It's a bit overwhelming. Small machine tools, watchmaking and electronics in one room, woodworking and resin printing in another and casting in the furnace room (plus a 10mm Levin that wouldn't fit anywhere else). Its 20 pounds of potatoes in a 10lb bag, but it works, and I love it.

Can't do photos now. Complete disarray. Getting ready to swap a bench from downstairs to the garage which brings my woodworking bench to basement. Been planning it for three weeks in anticipation of a strong son passing through town. Its like one of those sliding tile games, to accomplish this simple task requires moving 50 tiles. Cripes to open the garage door took 20.

Photos at some point!
 
I'd show my basement workbench but it's got boom boom stuff all over it so no photos here. Anyone wanting a photo can PM me.

Suffice to say that it's very well organized. It's also very neat and tidy. There is not a half a square inch left anywhere for anything remotely more useful. I've also adopted the townhouse approach to keeping it neat and tidy with cubicles stacked one above the other in a structurally unsound column.
 
I purposely posted my messy one to lure you guys into doing the same, and you're going to hang me out to dry like that?. lol I see how it is....:D

I'm hoping to see a bunch of messy, "lived in" ones, and a few spotless ones littered with perfect organization and a bunch of electronic test equipment that I have no idea what it does.

I've been meaning to move mine to the utility room for 2 years now, but haven't got around to it. It's a bit of a big job and grand plans never get done around here, but small ones, little by little, are much easier to accomplish.
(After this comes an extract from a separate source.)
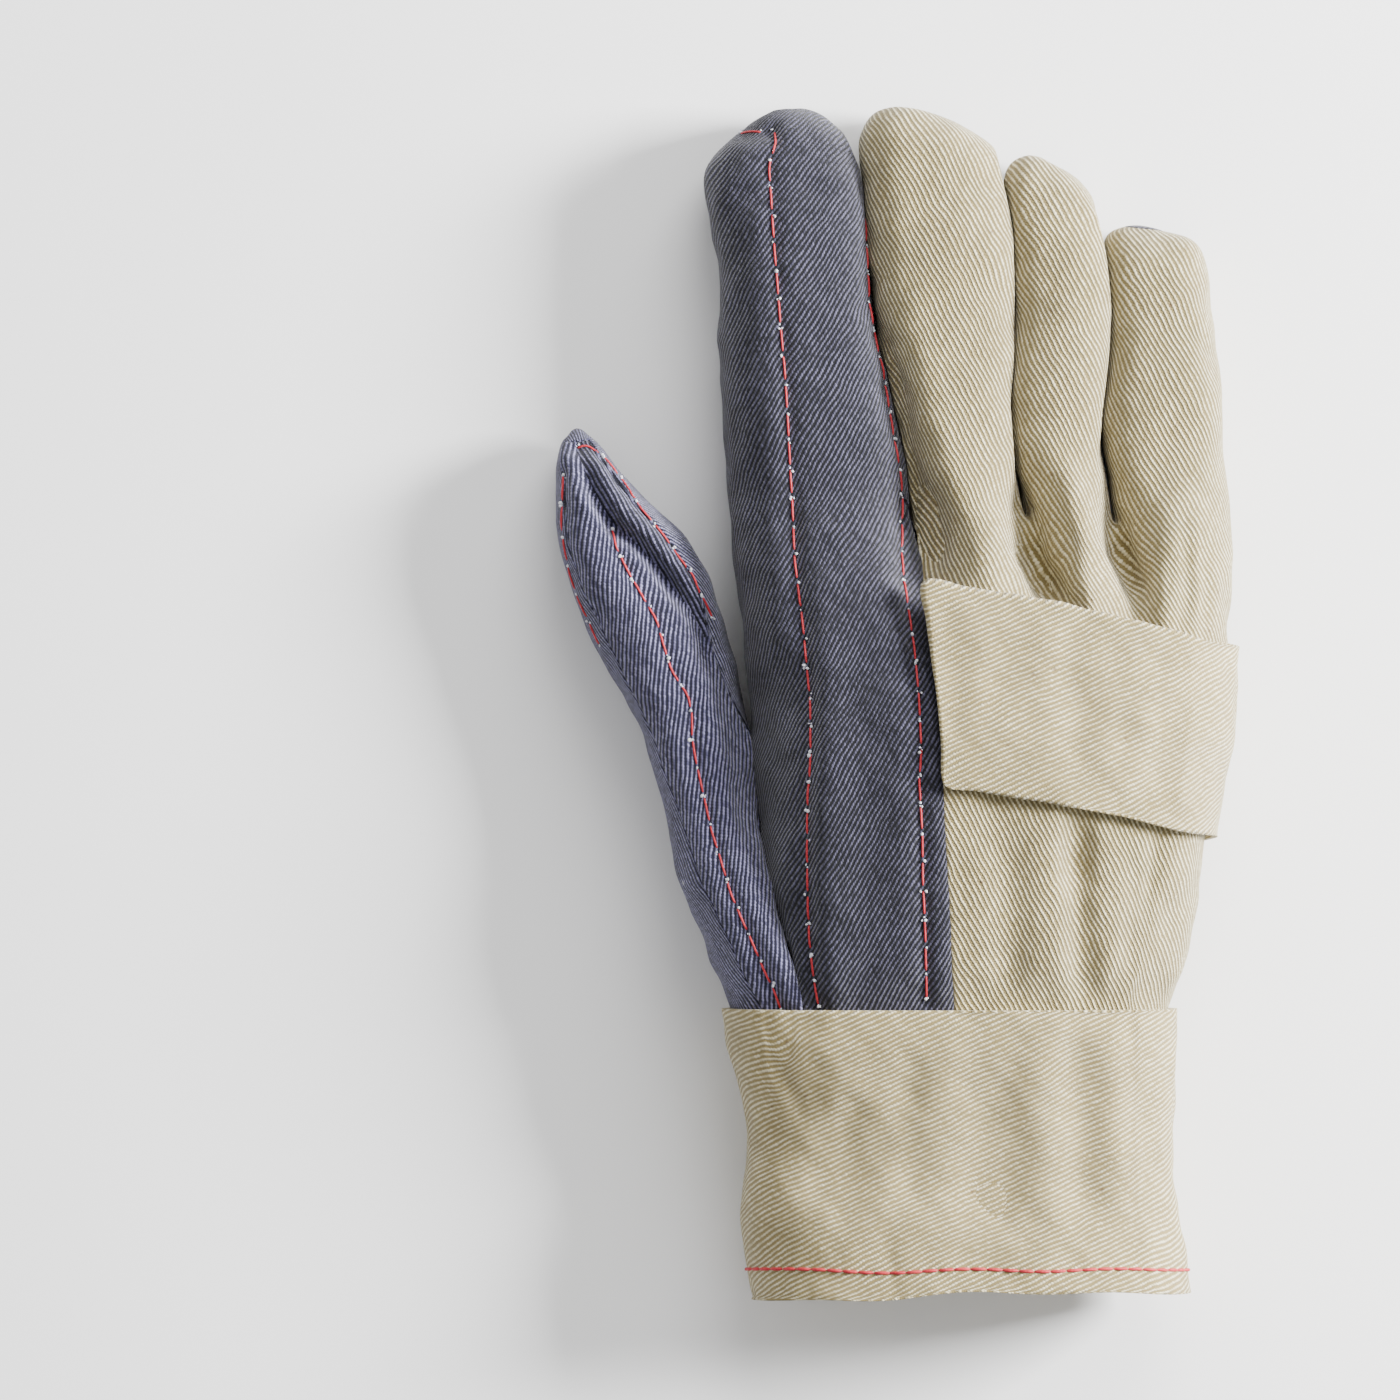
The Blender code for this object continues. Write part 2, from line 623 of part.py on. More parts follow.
def cap(shell, prefix, edges, panel, height):
    """Closes a finger's last ring with a small grid that stands out a little."""
    sides = {}
    for i in range(edges + 1):
        sides[i, 0], sides[i, SIDE_EDGES] = (*prefix, "b", i), (*prefix, "p", i)
    for q in range(1, SIDE_EDGES):
        sides[0, q], sides[edges, q] = (*prefix, "l", q), (*prefix, "r", q)
    for i in range(1, edges):
        for q in range(1, SIDE_EDGES):
            across, down = i / edges, q / SIDE_EDGES
            level = shell.points[sides[0, q]].lerp(shell.points[sides[edges, q]], across)
            upright = shell.points[sides[i, 0]].lerp(shell.points[sides[i, SIDE_EDGES]], down)
            bulge = height * math.sin(math.pi * across) * math.sin(math.pi * down)
            sides[i, q] = (*prefix, "c", i, q)
            shell.points[sides[i, q]] = (level + upright) / 2 + Vector((0, bulge, 0))
    for i in range(edges):
        for q in range(SIDE_EDGES):
            shell.face(panel, sides[i, q], sides[i + 1, q], sides[i + 1, q + 1], sides[i, q + 1])


def thumb_faces(shell):
    crotch_row = LAP_ROWS + LOWER_ROWS

    def base_key(kind, i):
        if kind in ("b", "p"):
            return ("h", crotch_row, kind, 0) if i == THUMB_EDGES else ("h", crotch_row, "t" + kind, i)
        return ("h", crotch_row, "l", i) if kind == "r" else ("h", crotch_row, "to", i)

    start, _ = thumb_ring(0)
    base = {key: shell.points[base_key(*key)] for key in start}
    for row in range(1, FINGER_ROWS + 1):
        formula, share = thumb_ring(row)
        shell.add(("thumb", row), settled(formula, base, start, settle(share, SETTLE_FINGER)))

    def key_at(row):
        return lambda c: base_key(*c) if row == 0 else ("thumb", row, *c)

    for row in range(FINGER_ROWS):
        low, high = key_at(row), key_at(row + 1)
        shell.band("thumb_top", low, high, [("b", i) for i in range(THUMB_EDGES + 1)])
        shell.band("thumb_under", low, high, [("p", i) for i in range(THUMB_EDGES + 1)])
        shell.band("thumb_under", low, high, side_columns("r", "b", THUMB_EDGES))
        shell.band("thumb_under", low, high, side_columns("l", "b", 0))
    cap(shell, ("thumb", FINGER_ROWS), THUMB_EDGES, "thumb_under", THUMB_CAP_BULGE * THUMB_THICKNESS)


def fold_depth(point, upward):
    """How far the folds sink a point into the cloth."""
    total = 0.0
    for row in FOLDS:
        fold = dict(zip(FOLD_COLUMNS, row))
        if fold["side"] * upward <= 0:
            continue
        start = Vector((fold["x0"] * HAND_WIDTH, fold["y0"] * HAND_LENGTH))
        end = Vector((fold["x1"] * HAND_WIDTH, fold["y1"] * HAND_LENGTH))
        line = end - start
        t = min(max((point.xy - start).dot(line) / line.length_squared, 0.0), 1.0)
        off = (point.xy - start - line * t).length / (fold["half_width"] * HAND_WIDTH)
        total += fold["depth"] * HAND_THICKNESS * math.exp(-off * off) * abs(upward)
    return total


def soften(verts, step):
    """Moves each vertex towards the middle of its neighbours, or away from it for a negative step."""
    moves = []
    for v in verts:
        ring = [e.other_vert(v).co for e in v.link_edges]
        moves.append((sum(ring, Vector()) / len(ring) - v.co) * step)
    for v, move in zip(verts, moves):
        v.co += move


def near_hand(key):
    return key[0] == "w" or (key[0] in FINGER_SPANS or key[0] == "thumb") and key[1] <= SMOOTH_ROWS


def outer_surface(shell):
    """The whole surface as one bmesh, smoothed, folded and laid flat on the floor. Faces keep their panel's number."""
    bm = bmesh.new()
    made = {key: bm.verts.new(point) for key, point in shell.points.items() if key_used(shell, key)}
    panels = sorted({panel for panel, _ in shell.faces})
    for panel, keys in shell.faces:
        bm.faces.new([made[key] for key in keys]).material_index = panels.index(panel)
    bmesh.ops.recalc_face_normals(bm, faces=bm.faces)
    free = [made[key] for key in made if key[0] != "h" or key[1] > LAP_ROWS]
    loose = [made[key] for key in made if (key[0] == "h" and key[1] > LAP_ROWS) or near_hand(key)]
    for step in SMOOTH_STEPS:
        soften(loose, step)
    bm.normal_update()
    for v in free:
        v.co -= v.normal * fold_depth(v.co, v.normal.z)
    for v in bm.verts:
        v.co.z = max(v.co.z, 0.0)
    bm.normal_update()
    return bm, made, panels


def key_used(shell, key):
    if not hasattr(shell, "used"):
        shell.used = {name for _, keys in shell.faces for name in keys}
    return key in shell.used


def pulls(bm):
    """How each rim vertex moves so that both of its edges draw back by half a seam gap."""
    bm.normal_update()
    inward = {}
    for edge in bm.edges:
        if edge.is_boundary:
            loop = edge.link_loops[0]
            run = (loop.link_loop_next.vert.co - loop.vert.co).normalized()
            for v in edge.verts:
                inward.setdefault(v, []).append(loop.face.normal.cross(run))
    moves = {}
    for v, sides in inward.items():
        mitre = 1 + sides[0].dot(sides[-1])
        moves[v] = (sides[0] + sides[-1]) / max(mitre, LEAST_MITRE) * SEAM_GAP / 2
    return moves


def thicken(bm, walls, corners=()):
    """Closes an open sheet with an inner skin and rims. walls maps each vertex to its offset into the cloth, and
    corners are the places whose rims draw back further."""
    rims = []
    for edge in bm.edges:
        if edge.is_boundary:
            a, b = edge.link_loops[0].vert, edge.link_loops[0].link_loop_next.vert
            rims.append((a, b, (a.co.y, a.co.x, a.co.z) < (b.co.y, b.co.x, b.co.z)))
    for v, move in pulls(bm).items():
        v.co += move * (CORNER_PULL if v.co.to_tuple(7) in corners else 1)
    inner = {v: bm.verts.new(v.co + wall) for v, wall in walls.items()}
    for face in list(bm.faces):
        bm.faces.new([inner[v] for v in reversed(face.verts)])
    for a, b, rising in rims:
        # The panels on both sides of a seam split their rims along the same diagonal.
        if rising:
            bm.faces.new([b, a, inner[b]])
            bm.faces.new([a, inner[a], inner[b]])
        else:
            bm.faces.new([b, a, inner[a]])
            bm.faces.new([b, inner[a], inner[b]])


def is_corner(v):
    """Whether more than two panels meet here, or the seam between two of them turns sharply."""
    seams = [e for e in v.link_edges if len({f.material_index for f in e.link_faces}) > 1]
    if len(seams) != 2:
        return len(seams) > 2
    ways = [(e.other_vert(v).co - v.co).normalized() for e in seams]
    return ways[0].dot(ways[1]) > SHARP_TURN


def panel_object(name, source, index, wall, slit, colour):
    """One panel cut out of the whole surface and given its wall."""
    bm = bmesh.new()
    twin, walls = {}, {}
    slit_pairs = {frozenset(pair) for pair in slit}
    for face in source.faces:
        if face.material_index != index:
            continue
        for v in face.verts:
            if v not in twin:
                twin[v] = bm.verts.new(v.co)
                factor = min(v.calc_shell_factor(), MOST_SHELL_FACTOR)
                walls[twin[v]] = -v.normal * wall * factor
        bm.faces.new([twin[v] for v in face.verts])
    back = {copy: v for v, copy in twin.items()}
    cuts = [e for e in bm.edges if frozenset(back[v] for v in e.verts) in slit_pairs]
    if cuts:
        placed = {tuple(v.co): walls[v] for v in bm.verts}
        bmesh.ops.split_edges(bm, edges=cuts)
        walls = {v: placed[tuple(v.co)] for v in bm.verts}
    thicken(bm, walls, {v.co.to_tuple(7) for v in source.verts if is_corner(v)})
    finish_object(name, bm, colour)


def finish_object(name, bm, colour):
    bmesh.ops.recalc_face_normals(bm, faces=bm.faces)
    mesh = bpy.data.meshes.new(name)
    bm.to_mesh(mesh)
    bm.free()
    mesh.shade_smooth()
    mesh.set_sharp_from_angle(angle=math.radians(70))
    obj = bpy.data.objects.new(name, mesh)
    bpy.context.scene.collection.objects.link(obj)
    mesh.materials.append(cloth_material(colour))
    return obj


def cloth_material(colour):
    found = bpy.data.materials.get(colour)
    if found:
        return found
    made = bpy.data.materials.new(colour)
    made.use_nodes = True
    shader = made.node_tree.nodes["Principled BSDF"]
    shader.inputs["Base Color"].default_value = (*MATERIALS[colour], 1)
    shader.inputs["Roughness"].default_value = 0.9
    return made


def cuff_ring(along, inset):
    """The cuff at a share of its length, made smaller by an inset."""
    y = WRIST_Y - along * CUFF_LENGTH
    left, right = cuff(along, "left") * HAND_WIDTH + inset, cuff(along, "right") * HAND_WIDTH - inset
    mid, top = cuff(along, "mid") * CUFF_THICKNESS, cuff(along, "top") * CUFF_THICKNESS - inset
    crease = hand(0, "crease") * HAND_WIDTH
    seams = [hand(0, name) * HAND_WIDTH for name in ("index", "middle", "ring")]
    return wrist_ring(y, left, right, inset, mid, top, crease, seams)


def cuff_order():
    """Columns round the cuff from its side seam under the little finger, over the palm and back to the seam."""
    order = [("p", i) for i in range(BACK_EDGES, -1, -1)]
    order += [("tp", i) for i in range(THUMB_EDGES - 1, -1, -1)]
    order += [("to", q) for q in range(SIDE_EDGES - 1, 0, -1)]
    order += [("tb", i) for i in range(THUMB_EDGES)]
    order += [("b", i) for i in range(BACK_EDGES + 1)]
    return order + [("r", q) for q in range(1, SIDE_EDGES)]


def cuff_object():
    """A band folded round the wrist whose two ends meet at the little finger's side."""
    bm = bmesh.new()
    order = cuff_order()
    grid = []
    for row in range(CUFF_ROWS + 1):
        along = row / CUFF_ROWS
        outer, inner = cuff_ring(along, 0.0), cuff_ring(along, CUFF_WALL)
        line = []
        for skin in (outer, inner):
            points = [skin[key].copy() for key in order]
            points.append(points[0].copy())
            for end, beside in ((0, 1), (-1, -2)):
                points[end] += (points[beside] - points[end]).normalized() * SEAM_GAP / 2
            for p in points:
                wave = HEM_WAVE * CUFF_LENGTH * math.sin(math.pi * p.x / (HAND_WIDTH * 0.9)) * along**3
                p.y += wave
            line.append([bm.verts.new(p) for p in points])
        grid.append(line)
    count = len(grid[0][0])
    for low, high in zip(grid, grid[1:]):
        for i in range(count - 1):
            bm.faces.new([low[0][i], low[0][i + 1], high[0][i + 1], high[0][i]])
            bm.faces.new([low[1][i + 1], low[1][i], high[1][i], high[1][i + 1]])
        for i in (0, count - 1):
            bm.faces.new([low[0][i], high[0][i], high[1][i], low[1][i]])
    for line in (grid[0], grid[-1]):
        for i in range(count - 1):
            bm.faces.new([line[0][i + 1], line[0][i], line[1][i], line[1][i + 1]])
    return finish_object("cuff", bm, "canvas")


def strap_object():
    """A doubled band over the knuckles, from the index seam round the little finger's side."""
    bm = bmesh.new()
    columns = [("b", i) for i in range(INDEX_SEAM, BACK_EDGES + 1)]
    columns += [("r", q) for q in range(1, SIDE_EDGES)] + [("p", BACK_EDGES)]
    grid = []
    for row in range(STRAP_ROWS + 1):
        skins = [[], []]
        for n, key in enumerate(columns):
            share = n / (len(columns) - 1)
            across = (row / STRAP_ROWS - 0.5) * STRAP_WIDTH * (1 - STRAP_TAPER * share) / HAND_LENGTH
            along = STRAP_MIDDLE - STRAP_SLOPE * share + across
            ring = upper_hand(along)
            point = ring[key]
            left, right, mid, up, down = hand_box(along)
            centre = Vector(((left + right) / 2, point.y, mid))
            out = Vector(((point.x - centre.x) / ((right - left) / 2) ** 2, 0, (point.z - mid) / up**2)).normalized()
            lift = STRAP_LIFT + STRAP_STAND_OFF * share**2 * math.sin(math.pi * share)
            if n == 0:
                point = point + Vector((SEAM_GAP, 0, 0))
            skins[0].append(bm.verts.new(point + out * (lift + STRAP_WALL)))
            skins[1].append(bm.verts.new(point + out * lift))
        grid.append(skins)
    count = len(columns)
    for low, high in zip(grid, grid[1:]):
        for i in range(count - 1):
            bm.faces.new([low[0][i], low[0][i + 1], high[0][i + 1], high[0][i]])
            bm.faces.new([low[1][i + 1], low[1][i], high[1][i], high[1][i + 1]])
        for i in (0, count - 1):
            bm.faces.new([low[0][i], high[0][i], high[1][i], low[1][i]])
    for line in (grid[0], grid[-1]):
        for i in range(count - 1):
            bm.faces.new([line[0][i + 1], line[0][i], line[1][i], line[1][i + 1]])
    return finish_object("knuckle_strap", bm, "canvas")


def main():
    for obj in list(bpy.data.objects):
        bpy.data.objects.remove(obj)
    shell = Shell()
    hand_rows(shell)
    crotch_row = LAP_ROWS + LOWER_ROWS + UPPER_ROWS
    webs(shell, crotch_row)
    hand_faces(shell)
    for name in FINGER_SPANS:
        finger(shell, name, crotch_row)
    thumb_faces(shell)
    surface, made, panels = outer_surface(shell)
    slit = [(made[a], made[b]) for a, b in shell.slit]
    for name, panel, wall, colour in (
        ("palm_panel", "palm", DENIM_WALL, "denim"),
        ("back_panel", "back", CANVAS_WALL, "canvas"),
        ("thumb_top", "thumb_top", DENIM_WALL, "denim"),
        ("thumb_under", "thumb_under", DENIM_WALL, "denim"),
    ):
        panel_object(name, surface, panels.index(panel), wall, slit if panel == "palm" else [], colour)
    surface.free()
    cuff_object()
    strap_object()


main()
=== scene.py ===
"""Looks of a heat resistant work glove: twill denim and canvas cloth, red quilting thread, lint, folds and a studio.

Run it as a script. Places on the glove are in millimetres on the plan: +X to the little finger, +Y to the fingertips.
"""

import json
import math

import bmesh
import bpy
import numpy as np
from bpy.props import FloatProperty, FloatVectorProperty, IntProperty, PointerProperty
from mathutils import Matrix, Vector
from mathutils.bvhtree import BVHTree

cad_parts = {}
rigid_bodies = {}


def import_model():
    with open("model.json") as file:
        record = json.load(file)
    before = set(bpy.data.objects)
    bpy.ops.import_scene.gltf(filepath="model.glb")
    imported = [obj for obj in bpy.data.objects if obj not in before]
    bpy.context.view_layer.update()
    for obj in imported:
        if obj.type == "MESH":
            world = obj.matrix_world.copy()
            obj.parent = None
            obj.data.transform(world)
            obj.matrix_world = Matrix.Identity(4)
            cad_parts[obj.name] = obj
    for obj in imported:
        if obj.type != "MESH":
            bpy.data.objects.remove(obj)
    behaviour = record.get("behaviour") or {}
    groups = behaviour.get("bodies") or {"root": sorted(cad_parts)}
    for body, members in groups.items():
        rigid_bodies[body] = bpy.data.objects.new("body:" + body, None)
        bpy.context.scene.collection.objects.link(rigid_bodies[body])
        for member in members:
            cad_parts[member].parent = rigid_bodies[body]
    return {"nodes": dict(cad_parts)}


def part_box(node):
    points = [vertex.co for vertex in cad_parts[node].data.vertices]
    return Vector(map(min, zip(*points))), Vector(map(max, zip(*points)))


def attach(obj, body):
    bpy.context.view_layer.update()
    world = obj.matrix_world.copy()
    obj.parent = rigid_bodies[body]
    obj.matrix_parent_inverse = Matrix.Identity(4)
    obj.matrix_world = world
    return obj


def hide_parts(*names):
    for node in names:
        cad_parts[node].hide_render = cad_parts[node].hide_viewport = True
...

Everybody loves to show off the spotless shops and workbenches but you shouldn't be ashamed of the messy working ones. What's that saying? "Messy loves company" or something like that.....;)
 
Just at the tail end is installing @jcdammeyer ‘s ELS controller, so most of the clutter has been put away. Garage has machinery, office (walled off in garage) has electronics and computers. Bank of Ikea cabinets stores all the el stuff, so no wires show.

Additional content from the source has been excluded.